▶ **DO THIS**:
Make an exact copy of all the data.

▶ **DATA ENTRIES**:
----------------------------------------
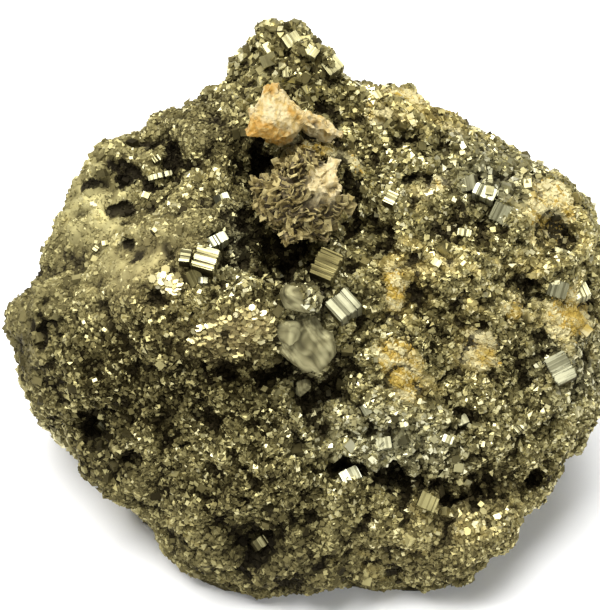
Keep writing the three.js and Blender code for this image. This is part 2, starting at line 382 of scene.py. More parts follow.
# Where the surface changes character: soft spots on the show face.
STAINS = (
    (10.5, 28.0, 5.0, 2.2, -20, 0.6), (16.5, 31.0, 4.5, 1.5, -15, 0.8), (37.0, 14.6, 3.4, 4.6, 10, 1.15),
    (13.4, 2.4, 2.2, 3.0, 8, 0.95), (14.6, -8.0, 3.8, 2.8, -15, 1.3), (15.6, -12.4, 1.8, 2.0, 0, 1.1),
    (26.8, -6.5, 3.4, 3.2, -15, 0.85), (40.0, -1.6, 3.4, 4.4, 30, 1.2), (24.0, 8.0, 13.0, 14.0, -20, 0.22),
    (23.0, 26.0, 3.0, 1.2, -20, 0.6), (1.5, 22.8, 5.2, 1.8, -10, 0.8), (8.2, 20.0, 1.2, 3.8, 20, 0.5),
    (31.0, -1.0, 2.6, 2.0, 30, 0.6), (20.0, 17.0, 2.0, 1.4, 0, 0.4),
)
SILVERS = (
    (-9.4, 8.6, 2.6, 5.0, 0, 0.6), (0.8, -5.0, 4.0, 9.0, 0, 0.6), (13.8, -20.2, 11.0, 5.0, -8, 0.6),
    (28.0, 18.4, 7.0, 4.9, -15, 0.6), (40.0, -9.0, 6.0, 6.0, 0, 0.5),
)
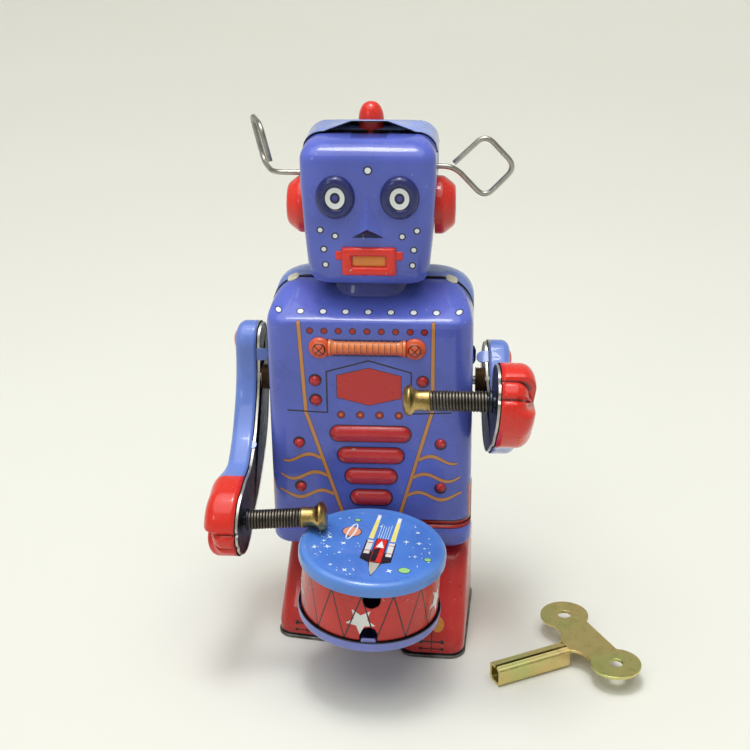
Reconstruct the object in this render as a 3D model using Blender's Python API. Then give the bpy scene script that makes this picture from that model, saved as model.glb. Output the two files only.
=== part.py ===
"""Clockwork tin toy robot that drums and shuffles, with its loose winding key.

The robot faces -Y and stands on z = 0. Its own left side is at +X. Dimensions are in millimetres
times MM, so every value in the scene is in metres. The right arm is down on the drum and the left
arm is up, which is one end of the stroke of both.
"""

import math

import bmesh
import bpy
from mathutils import Matrix, Vector

MM = 0.001
GAP = 0.3 * MM  # clearance kept between pieces that touch on the real toy
TIN = 0.7 * MM  # wall of the pressed sheet, a little heavier than the real plate

# Where the robot's own centre line stands in the model, so that the origin is under the middle of
# the robot and its key together.
ROBOT_PLACE = Vector((-19.6 * MM, 23.4 * MM, 0))

# Body
BODY_HALF_WIDTH = 33.1 * MM
BODY_FRONT = -20.0 * MM
BODY_REAR = 20.0 * MM
BODY_BOTTOM = 43.3 * MM
CHEST_TOP = 113.5 * MM
SHOULDER_TOP = 123.0 * MM
BODY_CORNER = 6.0 * MM
SHOULDER_ROUND = 11.0 * MM

# Base pan that the body stands on
PAN_BOTTOM = 34.0 * MM
PAN_TOP = 43.0 * MM
PAN_MARGIN = 0.2 * MM
PAN_EDGE = 2.3 * MM

# Neck and head
COLLAR_HALF_WIDTH = 15.0 * MM
COLLAR_HALF_DEPTH = 10.0 * MM
COLLAR_GAP = 0.9 * MM
CHIN_Z = 124.9 * MM
JAW_HALF_WIDTH = 19.2 * MM
TEMPLE_HALF_WIDTH = 21.0 * MM
JAW_Z = 131.5 * MM
TEMPLE_Z = 157.0 * MM
CROWN_Z = 170.0 * MM
REAR_CROWN_Z = 171.8 * MM  # the rear shell stands over the front one
FACE_Y = -17.0 * MM
NAPE_Y = 19.0 * MM
HEAD_CORNER = 5.0 * MM
CROWN_ROUND = 5.5 * MM

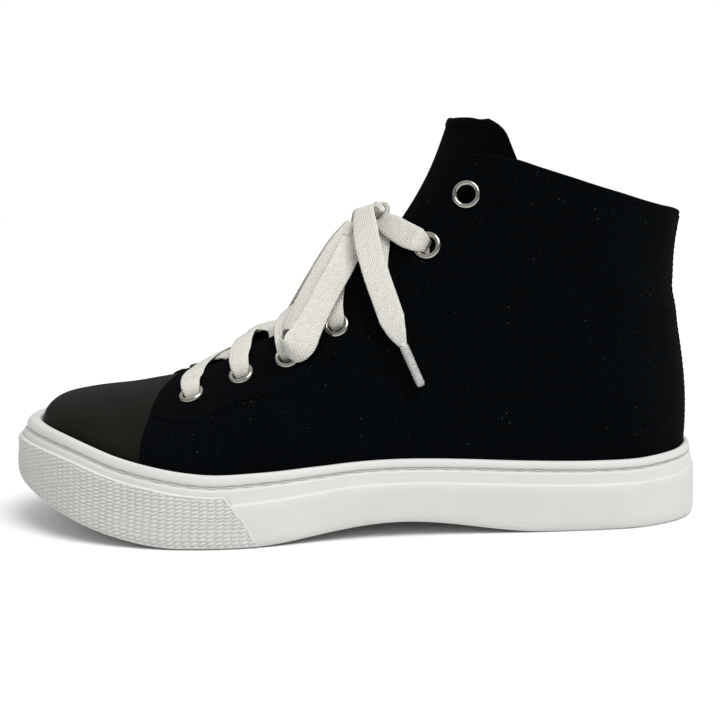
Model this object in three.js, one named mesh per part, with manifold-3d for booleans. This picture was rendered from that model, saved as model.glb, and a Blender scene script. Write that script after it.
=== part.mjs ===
// High top sneaker, left shoe, size 40. Millimetres, +X to the toe, +Y to the outer side, +Z up.
import * as THREE from 'three';
import { mergeVertices } from 'three/addons/utils/BufferGeometryUtils.js';
import Module from 'manifold-3d';

const wasm = await Module();
wasm.setup();

// ---------------------------------------------------------------- sizes

// The pattern below is drawn for one size and graded to these.
const PATTERN = { length: 277.5, ballWidth: 106, legHeight: 160 };
const SHOE = { length: 277.5, ballWidth: 106, legHeight: 160 };

const TOE_SPRING = 21;
const SPRING_START = 67;
const SPRING_POWER = 1.8;
const ARCH = 5.9;
const ARCH_MIDDLE = -15;
const ARCH_REACH = 60;

const CUP_FLOOR = 9;
const GAP = 0.3;
const WALL = 2.8;
const INSOLE_THICKNESS = 4;
const TONGUE_GAP = 0.5;
const TONGUE_THICKNESS = 2.6;

const CAP_THICKNESS = 1;
const CAP_BELOW_CANVAS = 0.4;
const BUMPER_PROUD = 0.8;
const BUMPER_LET_IN = 1;
const TREAD_DEPTH = 1.5;
const TREAD_WIDTH = 3;
const TREAD_MARGIN = 9;
const CHEVRON = 5;

const EYELET = { hole: 3.3, barrel: 3.9, flange: 6.2, crown: 4.9, seat: 0.6, height: 1.6, sides: 8 };
const LACE = { width: 10.4, thickness: 1.4, lift: 2.7, clearOfEyelet: 0.17, pastMiddle: 0.6 };
const AGLET = { radius: 1.6, sides: 8 };

const STEPS_UP = 6;
const CORD_STEPS = 12;
const BEYOND = 260;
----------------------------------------
▶ **CORRECT ANSWER**:
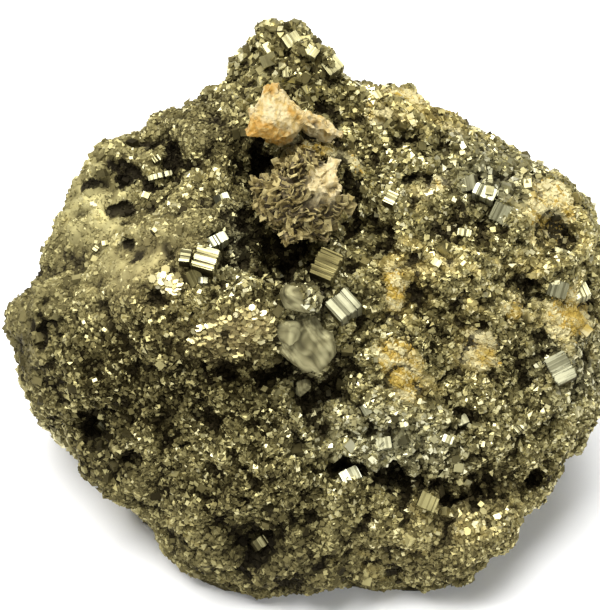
Keep writing the three.js and Blender code for this image. This is part 2, starting at line 382 of scene.py. More parts follow.
# Where the surface changes character: soft spots on the show face.
STAINS = (
    (10.5, 28.0, 5.0, 2.2, -20, 0.6), (16.5, 31.0, 4.5, 1.5, -15, 0.8), (37.0, 14.6, 3.4, 4.6, 10, 1.15),
    (13.4, 2.4, 2.2, 3.0, 8, 0.95), (14.6, -8.0, 3.8, 2.8, -15, 1.3), (15.6, -12.4, 1.8, 2.0, 0, 1.1),
    (26.8, -6.5, 3.4, 3.2, -15, 0.85), (40.0, -1.6, 3.4, 4.4, 30, 1.2), (24.0, 8.0, 13.0, 14.0, -20, 0.22),
    (23.0, 26.0, 3.0, 1.2, -20, 0.6), (1.5, 22.8, 5.2, 1.8, -10, 0.8), (8.2, 20.0, 1.2, 3.8, 20, 0.5),
    (31.0, -1.0, 2.6, 2.0, 30, 0.6), (20.0, 17.0, 2.0, 1.4, 0, 0.4),
)
SILVERS = (
    (-9.4, 8.6, 2.6, 5.0, 0, 0.6), (0.8, -5.0, 4.0, 9.0, 0, 0.6), (13.8, -20.2, 11.0, 5.0, -8, 0.6),
    (28.0, 18.4, 7.0, 4.9, -15, 0.6), (40.0, -9.0, 6.0, 6.0, 0, 0.5),
)
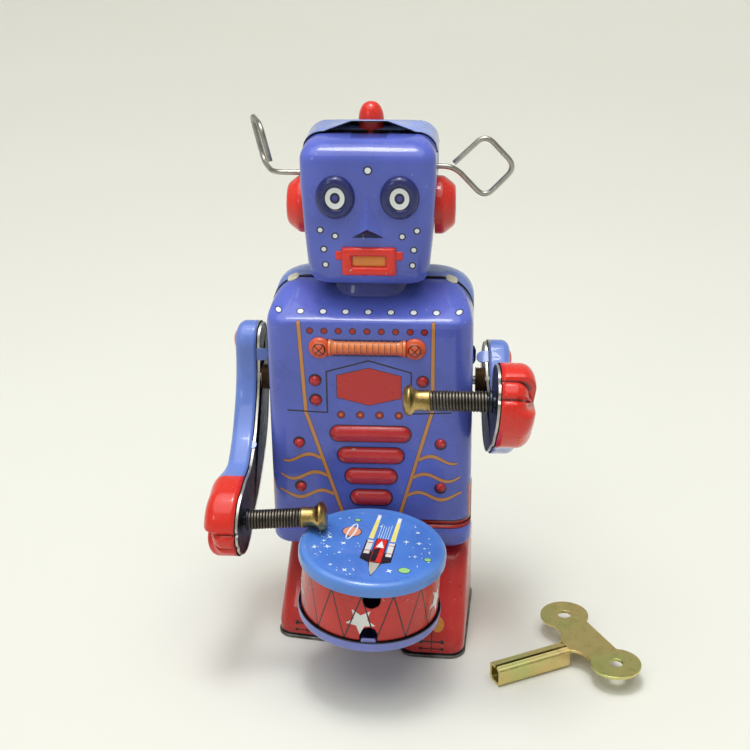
Reconstruct the object in this render as a 3D model using Blender's Python API. Then give the bpy scene script that makes this picture from that model, saved as model.glb. Output the two files only.
=== part.py ===
"""Clockwork tin toy robot that drums and shuffles, with its loose winding key.

The robot faces -Y and stands on z = 0. Its own left side is at +X. Dimensions are in millimetres
times MM, so every value in the scene is in metres. The right arm is down on the drum and the left
arm is up, which is one end of the stroke of both.
"""

import math

import bmesh
import bpy
from mathutils import Matrix, Vector

MM = 0.001
GAP = 0.3 * MM  # clearance kept between pieces that touch on the real toy
TIN = 0.7 * MM  # wall of the pressed sheet, a little heavier than the real plate

# Where the robot's own centre line stands in the model, so that the origin is under the middle of
# the robot and its key together.
ROBOT_PLACE = Vector((-19.6 * MM, 23.4 * MM, 0))

# Body
BODY_HALF_WIDTH = 33.1 * MM
BODY_FRONT = -20.0 * MM
BODY_REAR = 20.0 * MM
BODY_BOTTOM = 43.3 * MM
CHEST_TOP = 113.5 * MM
SHOULDER_TOP = 123.0 * MM
BODY_CORNER = 6.0 * MM
SHOULDER_ROUND = 11.0 * MM

# Base pan that the body stands on
PAN_BOTTOM = 34.0 * MM
PAN_TOP = 43.0 * MM
PAN_MARGIN = 0.2 * MM
PAN_EDGE = 2.3 * MM

# Neck and head
COLLAR_HALF_WIDTH = 15.0 * MM
COLLAR_HALF_DEPTH = 10.0 * MM
COLLAR_GAP = 0.9 * MM
CHIN_Z = 124.9 * MM
JAW_HALF_WIDTH = 19.2 * MM
TEMPLE_HALF_WIDTH = 21.0 * MM
JAW_Z = 131.5 * MM
TEMPLE_Z = 157.0 * MM
CROWN_Z = 170.0 * MM
REAR_CROWN_Z = 171.8 * MM  # the rear shell stands over the front one
FACE_Y = -17.0 * MM
NAPE_Y = 19.0 * MM
HEAD_CORNER = 5.0 * MM
CROWN_ROUND = 5.5 * MM

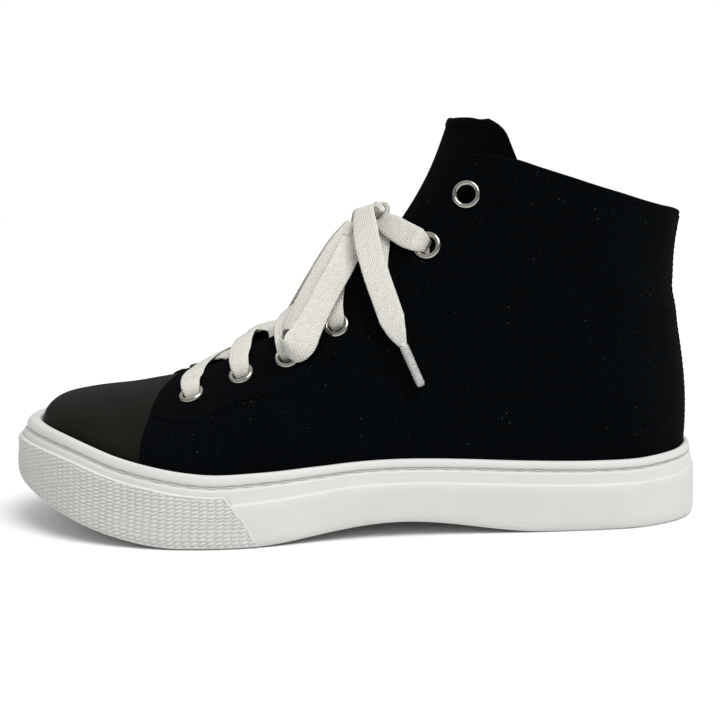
Model this object in three.js, one named mesh per part, with manifold-3d for booleans. This picture was rendered from that model, saved as model.glb, and a Blender scene script. Write that script after it.
=== part.mjs ===
// High top sneaker, left shoe, size 40. Millimetres, +X to the toe, +Y to the outer side, +Z up.
import * as THREE from 'three';
import { mergeVertices } from 'three/addons/utils/BufferGeometryUtils.js';
import Module from 'manifold-3d';

const wasm = await Module();
wasm.setup();

// ---------------------------------------------------------------- sizes

// The pattern below is drawn for one size and graded to these.
const PATTERN = { length: 277.5, ballWidth: 106, legHeight: 160 };
const SHOE = { length: 277.5, ballWidth: 106, legHeight: 160 };

const TOE_SPRING = 21;
const SPRING_START = 67;
const SPRING_POWER = 1.8;
const ARCH = 5.9;
const ARCH_MIDDLE = -15;
const ARCH_REACH = 60;

const CUP_FLOOR = 9;
const GAP = 0.3;
const WALL = 2.8;
const INSOLE_THICKNESS = 4;
const TONGUE_GAP = 0.5;
const TONGUE_THICKNESS = 2.6;

const CAP_THICKNESS = 1;
const CAP_BELOW_CANVAS = 0.4;
const BUMPER_PROUD = 0.8;
const BUMPER_LET_IN = 1;
const TREAD_DEPTH = 1.5;
const TREAD_WIDTH = 3;
const TREAD_MARGIN = 9;
const CHEVRON = 5;

const EYELET = { hole: 3.3, barrel: 3.9, flange: 6.2, crown: 4.9, seat: 0.6, height: 1.6, sides: 8 };
const LACE = { width: 10.4, thickness: 1.4, lift: 2.7, clearOfEyelet: 0.17, pastMiddle: 0.6 };
const AGLET = { radius: 1.6, sides: 8 };

const STEPS_UP = 6;
const CORD_STEPS = 12;
const BEYOND = 260;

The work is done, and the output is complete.